Het bestemmingsplangebied TU Midden en Noord vormt een belangrijke schakel in het realiseren van het masterplan TICD 2.0 en daarmee in de ambitie van Delft om de kenniseconomie verder te versterken. Het gebied kent een mengeling van onderzoeks- onderwijs- en kennisinstellingen en kennisintensieve bedrijvigheid en vormt daarmee een belangrijke samenstellende component van de Technologisch Innovatieve Campus Delft. Doorontwikkeling van het campus concept betekent een verdere verdichting met de reeds aanwezige functies aangevuld met huisvestingsmogelijkheden voor studenten en (tijdelijke) kenniswerkers. Verdere groei van het aantal inwoners in het gebied biedt tevens beperkte ruimte voor commerciële voorzieningen in of in de directe nabijheid van het gebied. Verdichting en menging van functies die het campus karakter van het gebied ondersteunen staat daarmee voorop.
Kennisintensieve kantoren zijn in het plangebied toegestaan binnen de bestemming Maatschappelijk, voor zover het functiegebonden kantoren betreft, die gerelateerd zijn aan het kenniscentrum TU Delft. Eén en ander zoals bedoeld in artikel 7, lid 2, onder d van de Provinciale Verordening Ruimte. Verder maakt het plan op het perceel waar het gebouw van de op 13 mei 2008 afgebrande Faculteit Bouwkunde stond, 45.000 m2 bvo bestemming Maatschappelijk mogelijk, waaronder kantoren. Dit mogen uitsluitend functiegebonden kantoren zijn verbonden met de kenniscluster TU Delft.
Binnen de bestemming Bedrijventerrein zijn in overeenstemming met het provinciale beleid uitsluitend kleinschalige zelfstandige kantoren en bedrijfsgebonden kantoren toegestaan:
Verdere verdichting van het gebied met onderzoeks- en onderwijsfuncties en kennisintensieve bedrijvigheid in combinatie met aan deze activiteiten gerelateerde woonfuncties bieden goede mogelijkheden tot versterking van de Technologisch Innovatieve Campus Delft.

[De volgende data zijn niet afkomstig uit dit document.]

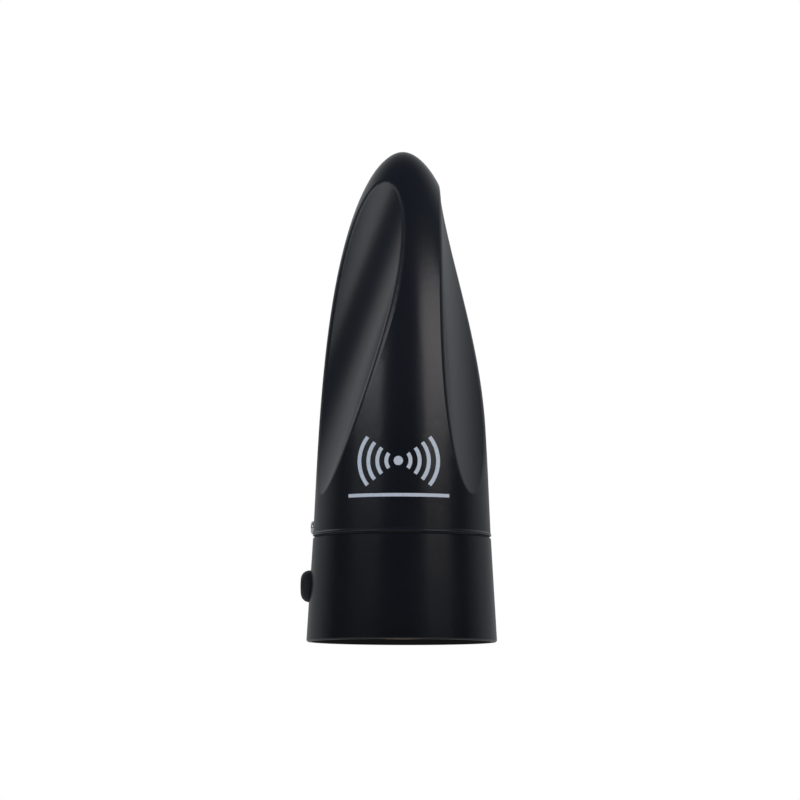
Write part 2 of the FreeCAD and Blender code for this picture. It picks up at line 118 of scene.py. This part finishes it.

Voor de kleinere deelplangebieden in TU noord geldt dat het bestemmingsplan daar op diverse plekken commerciële functies toestaat. Dat is bijvoorbeeld het geval aan bij het Science Center, maar ook aan het Mijnbouwplein, waar binnen de woonbestemming ook dienstverlening, bedrijven, maatschappelijke voorzieningen en kennisintensieve kantoren toegestaan zijn.